I tried a cold start of xterm on my older thinkpad with an NVMe drive at ~0.3s.
A cold start on my desktop (also NVMe), 0.08s.
I’m unable to reproduce. I wonder if he might’ve had a fresh install with some background operations grinding on, or some indexing going on.
What background IO load did you run?
I was torrenting porn with good speed.
Incidentally
Thanks for sharing!
Hold up. I thought btrfs was better than ext4?
Filesystems aren’t so simple. Modern advanced filesystems like btrfs, zfs and bcachefs are more than just filesystems.
E.g. they include features like volume management, compression and sometimes encryption. Most features can also be achieved with for example ext4 + lvm + luks, but it’s nice to have all in one system with unified configuration.
tl;dr
Btrfs does more than ext4, which can have a negative performance impact, depending on the use case/metric.
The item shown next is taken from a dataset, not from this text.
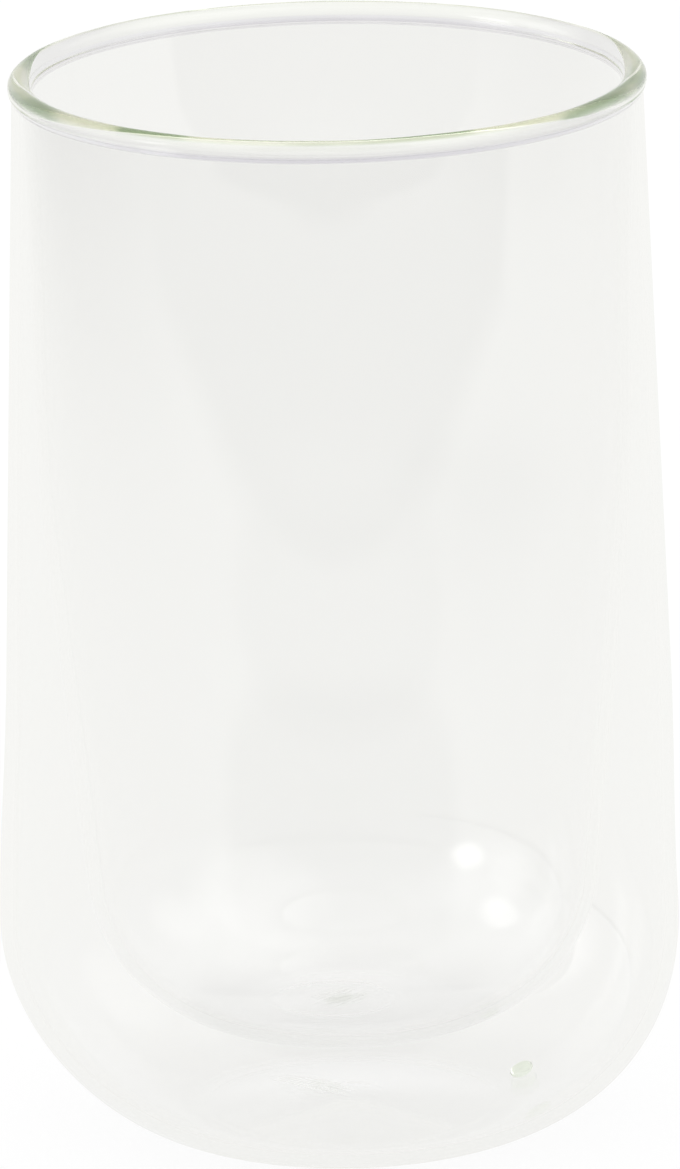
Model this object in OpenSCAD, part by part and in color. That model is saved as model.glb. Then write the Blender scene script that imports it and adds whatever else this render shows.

Usually the features gained by btrfs outweigh the small difference in performance imo.
I’m sure this is a specific workload that BTRFS struggles with that others handle just fine.
Other workloads BTRFS will be better, and in others it will be worse. There’s no one size fits all.
Valve decided on Ext4 for Steam Deck and did so probably not just for shits and giggles.
I was curious about this too. Definitely making me question some of my own thoughts and assumptions about btrfs.
It probably has to do with the CoW nature of BTRFS compared to the others which don’t do CoW.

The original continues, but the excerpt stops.